In the early autumn just before Garion’s fourteenth birthday, he came very close to ending his career. In response to some primal urge all children have—given a pond and a handy supply of logs—they had built a raft that summer. The raft was neither very large nor was it particularly well-built. It had a tendency to sink on one end if the weight aboard were improperly distributed and an alarming habit of coming apart at unexpected moments. Quite naturally it was Garion who was aboard the raft—showing off—on that fine autumn day when the raft quite suddenly decided once and for all to revert to its original state.

There is a second five-book series by Eddings, THE MALLOREON, which follows THE BELGARIAD, but the two series can largely stand separate.

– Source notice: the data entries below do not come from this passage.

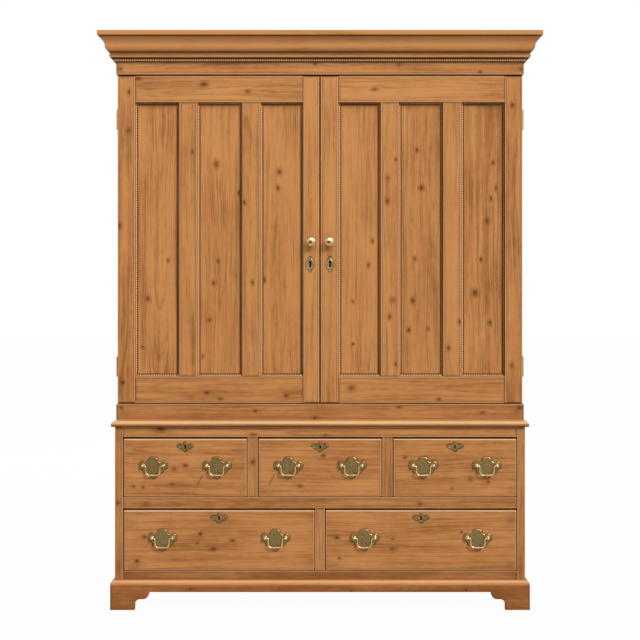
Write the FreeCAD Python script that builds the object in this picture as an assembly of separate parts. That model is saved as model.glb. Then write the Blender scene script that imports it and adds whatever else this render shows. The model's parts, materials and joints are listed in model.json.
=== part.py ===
"""Two-part pine linen press: a two-door cupboard on a chest of five drawers, with brass handles.

Millimetres. X to the right, Y to the back, Z up. The origin is on the floor, at the centre of the whole
press's box. Each function named after a sub-part returns its separate solids.
"""
import FreeCAD
import Part

import math
import os

V = FreeCAD.Vector

# Chest of drawers
CHEST_WIDTH = 1518.0
CHEST_DEPTH = 560.0
CHEST_SIDE = 22.0
CHEST_TOP = 22.0
TOP_OVERHANG = 13.0
TOP_EDGE_UPPER = 14.0
TOP_EDGE_LOWER = 5.0
CORNER_STILE = 29.0
FRAME_DEPTH = 40.0
TOP_RAIL = 38.0
MIDDLE_RAIL = 41.0
BOTTOM_RAIL = 31.0
UPPER_DIVIDER = 37.5
LOWER_DIVIDER = 35.0
UPPER_OPENING = 223.0
LOWER_OPENING = 231.0
UPPER_DRAWERS = 3
LOWER_DRAWERS = 2
RUNNER_REACH = 22.0
GUIDE_HEIGHT = 60.0
STOP_HEIGHT = 6.0
STOP_WIDTH = 40.0
BACK_BOARD = 12.0
CHEST_BACK_BOARDS = 4

# Plinth
PLINTH_HEIGHT = 111.0
PLINTH_OUT = 15.5
PLINTH_BOARD = 28.0
PLINTH_RAIL_BOTTOM = 66.3
PLINTH_MOULDING = 18.5
FOOT_WIDTH = 90.0
BRACKET_REACH = 142.0
BRACKET_STRAIGHT = 6.3
BRACKET_ROUND = 20.0
BRACKET_HOLLOW = 21.0
FOOT_BLOCK = 50.0
PLINTH_BACK_RAIL = 22.0

# Drawers
DRAWER_BACK_GAP = 68.0
DRAWER_FRONT = 22.0
DRAWER_SIDE = 12.0
DRAWER_BACK = 12.0
DRAWER_BOTTOM = 8.0
BOTTOM_RAISE = 8.0
BOTTOM_GROOVE = 5.0
SIDE_BELOW_FRONT = 4.0
BACK_BELOW_SIDE = 8.0
DRAWER_GAP_SIDE = 2.5
DRAWER_GAP_TOP = 5.0
DRAWER_GAP_BOTTOM = 1.5
RUNNING_GAP = 0.3
TAILS = 3
TAIL_LENGTH = 14.0
TAIL_FLARE = 4.0
TAIL_SHARE = 0.64
FRONT_ARRIS = 1.5

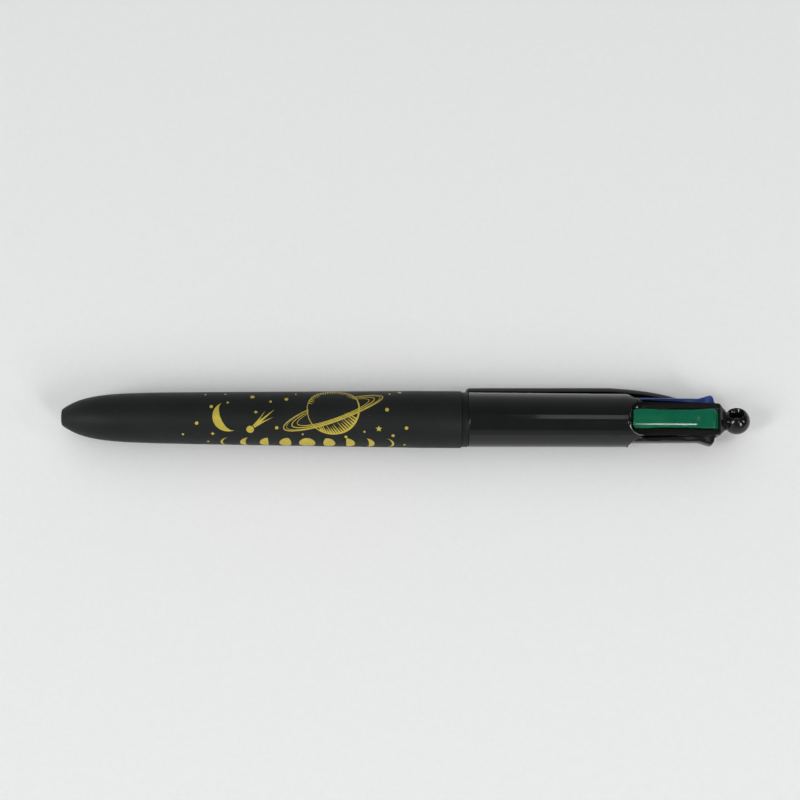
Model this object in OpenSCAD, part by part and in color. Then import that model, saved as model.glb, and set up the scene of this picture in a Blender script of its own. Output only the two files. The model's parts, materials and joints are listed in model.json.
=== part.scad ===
// Four-colour click pen: a tapered lower barrel, an upper barrel with four thumb sliders,
// a spring clip, a round end knob, and four sprung refills inside.
// The pen's axis is X, with the tip at -X. X = 0 is the joint between the two barrels.
// Z = 0 is on the axis. The pen lies on its barrel and on the edge of its clip, so the
// surface that it rests on is at Z = -lower_r.

/* [Lower barrel] */
// Length of the lower barrel, from the flat tip face to the joint
lower_len = 84.7; // [80:0.1:95]
// Outer radius of the round band next to the joint
lower_r = 6.05; // [6:0.01:6.3]
// Length of that round band
band_len = 9; // [6:0.5:10]
// Radius that the barrel's straight taper would reach at the tip
nose_base_r = 5.23; // [5.1:0.01:5.4]
// How much the rounded nose takes off that radius at the tip face
nose_drop = 3.48; // [3.3:0.01:3.5]
// Length over which the nose rounds off
nose_fade = 4.7; // [4.4:0.1:5]
// Radius of the hole that the writing tips come out of
nose_hole_r = 1.5; // [1.5:0.01:1.6]

/* [Upper barrel] */
// Length of the round part, from the joint to the chamfer before the sliders
upper_len = 35; // [34:0.1:36]
// Outer radius next to the joint
upper_r = 5.8; // [5.7:0.01:5.9]
// Outer radius at the chamfer
upper_end_r = 5.66; // [5.6:0.01:5.7]
// X of the rear end of the slider frame
frame_end = 54.2; // [54.1:0.1:54.4]
// Half the width of the square slider frame where its flat faces start
frame_front_half = 3.85; // [3.8:0.01:3.9]
// Half the width of the square slider frame at its rear end
frame_half = 3.38; // [3.35:0.01:3.45]
// Length of the plain collar ring at the joint
collar_len = 1.45; // [1.2:0.05:2]

/* [Sliders] */
// How far a slider travels to push its refill out
travel = 9; // [8:0.5:9]
// Width of a slider's thumb tab
tab_w = 4; // [3.6:0.1:4]
// Radius of the tab's slim top at its front end, measured from the pen's axis
tab_top_r = 4.85; // [4.8:0.01:4.9]
// How much lower the slim top is where the bump starts
tab_slope = 0.1; // [0:0.05:0.15]
// Radius of the crest of the tab's bump
bump_r = 5.44; // [5.3:0.01:5.5]
// Radius of the crown across the tab
crown_r = 7; // [5:0.5:12]

/* [Refills] */
// Distance from the pen's axis to each refill
refill_off = 2.3; // [2.3:0.05:2.4]
// Outer radius of the ink tube
tube_r = 1.15; // [1.05:0.01:1.16]
// Bore radius of the ink tube
tube_bore_r = 0.85; // [0.8:0.01:0.9]
// How far an extended writing tip stands out of the nose
stick_out = 2.8; // [2.2:0.1:3]
// Distance from the pen's axis to the writing ball
tip_off = 0.62; // [0.6:0.01:0.66]
// Angle at which the front of a refill leans in to the nose hole
lean = 5; // [5:0.1:5.2]
// Radius of the writing ball
ball_r = 0.35; // [0.3:0.01:0.36]

/* [Springs] */
// Radius of the spring wire
wire_r = 0.13; // [0.1:0.01:0.14]
// Mean radius of the coil
coil_r = 1.34; // [1.33:0.01:1.36]
// Number of turns
coil_turns = 12; // [8:1:14]

/* [Clip] */
// X of the clip's free end
clip_start = 1.05; // [1:0.05:2]
// Radius of the clip's outer face at its free end
clip_r = 8.35; // [8.3:0.05:8.6]
// How much further out the clip is where it starts to curve down
clip_rise = 0.3; // [0:0.05:0.3]
// Thickness of the clip
clip_t = 1.5; // [1.3:0.05:1.6]
// Width of the clip at its free end
clip_w = 4.5; // [4:0.1:4.6]
// Width of the clip at its root
clip_root_w = 2.6; // [2.2:0.1:2.8]
// X where the clip starts to curve down to its root
clip_bend_x = 30; // [29:0.5:30]
// How fast it curves down, per cubic millimetre
clip_bend_rate = 0.00049; // [0.00047:0.00001:0.0005]

/* [End knob] */
// Radius of the ball on the end
knob_r = 2.83; // [2.6:0.01:3]
// X of the centre of the ball
knob_x = 58.55; // [58.4:0.05:58.7]
// Radius of the neck in front of the ball
neck_r = 1.9; // [1.6:0.05:2]
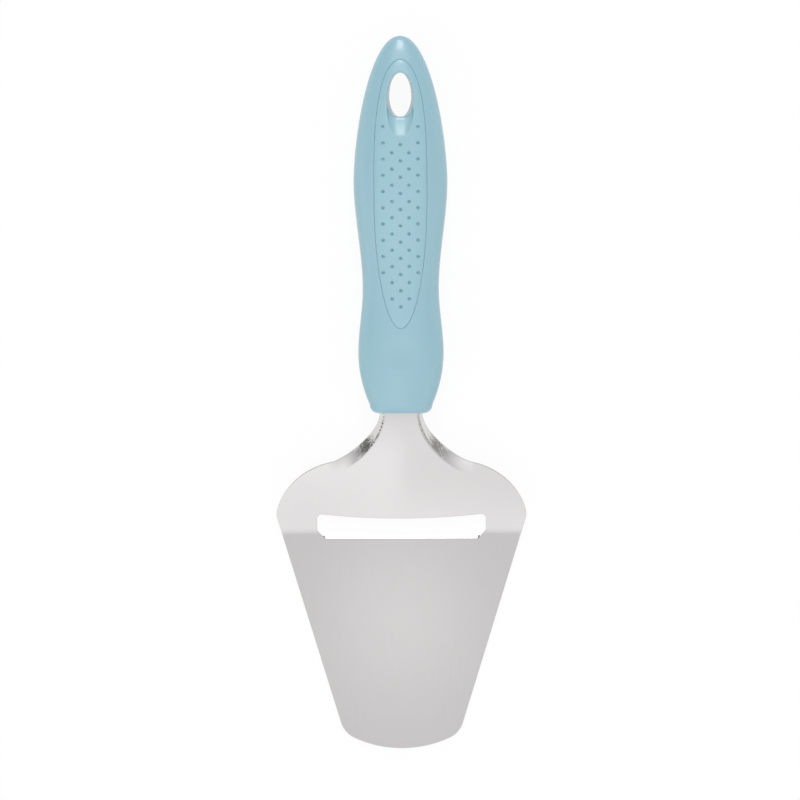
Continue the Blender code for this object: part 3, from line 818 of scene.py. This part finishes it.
def skin_point(angle, y):
    """Point of the handle's section at an angle round it."""
    power = 2 / SECTION_POWER
    c = math.cos(angle)
    s = math.sin(angle)
    x = half_width(y) * math.copysign(abs(c) ** power, c)
    z = half_thickness(y) * math.copysign(abs(s) ** power, s)
    if s > 0:
        z -= dish_depth(x, y)
    return Vector((x, y, axis_height(y) + z))


def skin_normal(angle, y):
    """Normal of the skin, from the growth of the oval's equation along each axis."""

    def level(x, at, z):
        width = max(half_width(at), 1e-6)
        thickness = max(half_thickness(at), 1e-6)
        rise = z - axis_height(at)
        if rise > 0:
            rise += dish_depth(x, at)
        return abs(x / width) ** SECTION_POWER + abs(rise / thickness) ** SECTION_POWER

    slope = []
    for axis in range(3):
        ahead = list(skin_point(angle, y))
        behind = list(ahead)
        ahead[axis] += 2 * NORMAL_STEP
        behind[axis] -= 2 * NORMAL_STEP
        slope.append(level(*ahead) - level(*behind))
    return Vector(slope).normalized()


def angle_at(x, y, side):
    """Angle round the section at which the skin has this x."""
    across = min(1.0, abs(x) / half_width(y))
    return side * math.acos(math.copysign(across ** (SECTION_POWER / 2), x))


def pad_outline(growth):
    """Closed plan outline of the grip pad, grown outward by a distance."""
    steps = 60
    right = []
    for i in range(2 * steps + 1):
        turn = math.pi / 2 * (i / steps - 1)
        power = PAD_BUTT_POWER if turn > 0 else PAD_THUMB_POWER
        t = abs(math.sin(turn)) ** (2 / power)
        end = PAD_BUTT_END if turn > 0 else PAD_THUMB_END
        length = abs(end - PAD_PEAK) + growth
        y = PAD_PEAK + math.copysign(t * length, turn)
        right.append(((PAD_WIDTH / 2 + growth) * math.cos(turn), y))
    right[0] = (0.0, right[0][1])
    right[-1] = (0.0, right[-1][1])
    return right + [(-x, y) for x, y in right[-2:0:-1]]


def pad_along(y):
    """How far y is toward the pad's end, shaped by that end's power: 0 where it is widest."""
    if y > PAD_PEAK:
        return abs((y - PAD_PEAK) / (PAD_BUTT_END - PAD_PEAK)) ** PAD_BUTT_POWER
    return abs((y - PAD_PEAK) / (PAD_THUMB_END - PAD_PEAK)) ** PAD_THUMB_POWER


def pad_rim(x, y):
    """How near a plan point is to the pad's edge: 0 in its middle and 1 at its edge."""
    return min(1.0, math.sqrt((2 * x / PAD_WIDTH) ** 2 + pad_along(y)))


def pad_top(x, y, side):
    return skin_height(x, y, side) + side * PAD_RAISE * (1 - pad_rim(x, y) ** PAD_RAISE_POWER)


def hole_outline(level, segments=96):
    """Plan of the hanging hole at mid thickness (0) or at the skin (1), with its scooped end."""
    half = HOLE_WIDTH / 2 + HOLE_FLARE * level
    near = HOLE_PEAK + HOLE_FLARE_AT_BUTT * level
    ramp = max(0.0, (level - SCOOP_START) / (HOLE_LEVEL_AT_PAD - SCOOP_START))
    far = HOLE_LENGTH - HOLE_PEAK + SCOOP_REACH * ramp**SCOOP_DISH
    power = between(2, SCOOP_POWER, min(1.0, level))
    points = []
    for i in range(segments):
        angle = 2 * math.pi * (i + 0.5) / segments
        c = math.cos(angle)
        s = math.sin(angle)
        if s >= 0:
            points.append((half * c, HOLE_CENTRE + near * s))
        else:
            x = half * math.copysign(abs(c) ** (2 / power), c)
            points.append((x, HOLE_CENTRE - far * abs(s) ** (2 / power)))
    return points


def hole_level(z):
    return abs(z - axis_height(HOLE_CENTRE)) / half_thickness(HOLE_CENTRE)


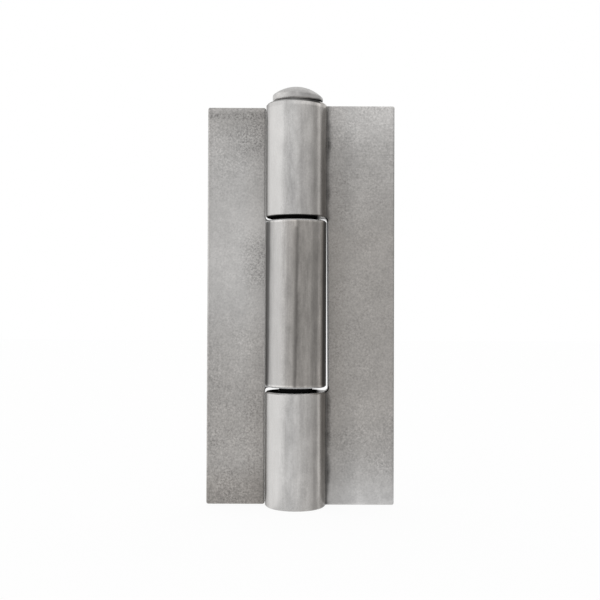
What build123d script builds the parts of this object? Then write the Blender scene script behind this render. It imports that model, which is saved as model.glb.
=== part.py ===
from build123d import *
from math import asin, atan2, degrees, sqrt
import os

# A weld-on butt hinge. Two leaves of bare steel sheet, each with its knuckles rolled from the same sheet,
# turn on one domed-head pin. Sizes are in millimetres. +Z runs up the pin axis and the origin is on that
# axis at the hinge's bottom end. The hinge stands open and flat, with its front towards -Y. The leaf with
# two knuckles reaches towards +X and the leaf with one knuckle towards -X.

# Sheet and pin
sheet_thickness = 4.0
pin_diameter = 10.0
pin_clearance = 0.1  # radial running clearance between the pin and each knuckle's bore

# Leaves, each reach measured from the pin axis to the outer edge
hinge_length = 120.0
right_leaf_reach = 29.55
left_leaf_reach = 26.7
left_leaf_shortfall = 0.75  # the left leaf is this much shorter than the hinge
left_leaf_lift = 0.15  # and its bottom edge lies this much above the right leaf's
leaf_setback = 0.5  # front faces of the leaves behind the pin axis, so that they close without touching
leaf_corner_radius = 0.6

# Knuckles, from the bottom up: the top one takes what is left of the length
bottom_knuckle_length = 34.1
lower_gap = 1.4
middle_knuckle_length = 49.55
upper_gap = 1.0

# Roll and notches
neck_inner_radius = 2.0  # inside radius of the reverse bend between each leaf and its knuckles
seam_gap = 0.3  # between a knuckle's rolled end and the front face of its own leaf
right_notch_clearance = 0.18  # beside the middle knuckle, at its top end
right_notch_lean = 0.36  # the sheared side stands this much further out at its bottom end
right_notch_radius = 1.0
left_notch_clearance = 0.15  # beside the end knuckles
left_notch_radius = 1.6
edge_break = 0.4  # bevel along every sheared edge and rolled end

# Pin head and plain end
head_diameter = 15.1
head_rim_height = 2.0  # on average: the rim is higher on the side that the dome leans to
head_dome_height = 2.95
head_lower_round = 1.2
head_upper_round = 0.4
head_gap = 0.35  # between the top knuckle and the head's underside
head_offset = 0.35  # the head was formed this far off the shank's axis, towards the right leaf
dome_offset = 0.5  # and the top of its dome this far back the other way
pin_end_chamfer = 0.8

# Worked out from the sizes above
half_thickness = sheet_thickness / 2
bore_radius = pin_diameter / 2 + pin_clearance
knuckle_radius = bore_radius + sheet_thickness
roll_radius = bore_radius + half_thickness
leaf_middle = leaf_setback + half_thickness
neck_radius = neck_inner_radius + half_thickness
neck_y = leaf_middle + neck_radius
neck_x = sqrt((roll_radius + neck_radius) ** 2 - neck_y**2)
neck_angle = degrees(atan2(neck_y, neck_x))
seam_angle = degrees(asin((leaf_setback - seam_gap) / knuckle_radius))
middle_knuckle_bottom = bottom_knuckle_length + lower_gap
middle_knuckle_top = middle_knuckle_bottom + middle_knuckle_length
top_knuckle_bottom = middle_knuckle_top + upper_gap
left_leaf_top = left_leaf_lift + hinge_length - left_leaf_shortfall
past = knuckle_radius + 5.0  # how far cutting tools run past what they cut
smooth_angle = 5.0  # faces that meet at less than this many degrees are one smooth surface


def rolled_side(depth, reach):
    """One side of the sheet in section, this far behind its middle: flat, reverse bend, round the pin."""
    flat = Line((reach, leaf_middle + depth), (neck_x, leaf_middle + depth))
    neck = CenterArc((neck_x, neck_y), neck_radius - depth, 270, neck_angle - 90)
    roll = CenterArc((0, 0), roll_radius + depth, neck_angle, 360 - neck_angle + seam_angle)
    return flat, neck, roll


def rolled_strip(reach, bottom, top):
    """A leaf and knuckle of one section over the whole height, before its blank is notched."""
    front = rolled_side(-half_thickness, reach)
    back = rolled_side(half_thickness, reach)
    outer_end = Line(front[0] @ 0, back[0] @ 0)
    rolled_end = Line(front[2] @ 1, back[2] @ 1)
    section = make_face([*front, *back, outer_end, rolled_end])
    return Pos(0, 0, bottom) * extrude(section, top - bottom)


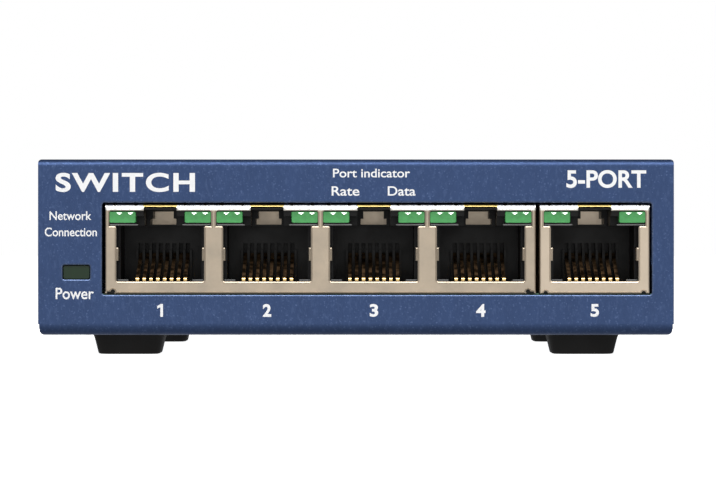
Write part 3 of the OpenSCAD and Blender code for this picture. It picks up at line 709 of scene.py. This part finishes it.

Market: Adult fiction (fantasy)
Sensuality: mild
Violence: moderate (swordfights, poisonings, bows and arrows, attempted assassination)
Language: mild

5 comments:

Amy Finnegan said...

This sounds like a great series!! How am I ever going to make it through all these awesome books everyone keeps recommending?????

I can't wait to try! :)

Thanks for the great review, Laura!

Kim said...

I love the excerpts you shared, Laura--especially the embarrassing non-deathbed scene! I've been wanting a fun series for a long time (there's something about characters you can love for several books), and this looks like it might be right up my fantasy-loving alley!

Kathryn Magendie said...

Wonder well-written/though-out review! I've not read this book -but now I want to!

Charlie Pulsipher said...

Yay! Another book (series) I have read. Always happy to see these classics make their way to your blog. I also loved that the orb took on the role of a character, even blushing in the other room on the wedding night. The magic system may have been the first I remember sticking to me and has influenced my own writing and ideas about how the physics of magic might work.

Laura said...

Amy,

I know what you mean--my To Be Read list keeps getting longer and longer; I'm spending more money at Barnes&Noble; and the librarian probably recognizes me now.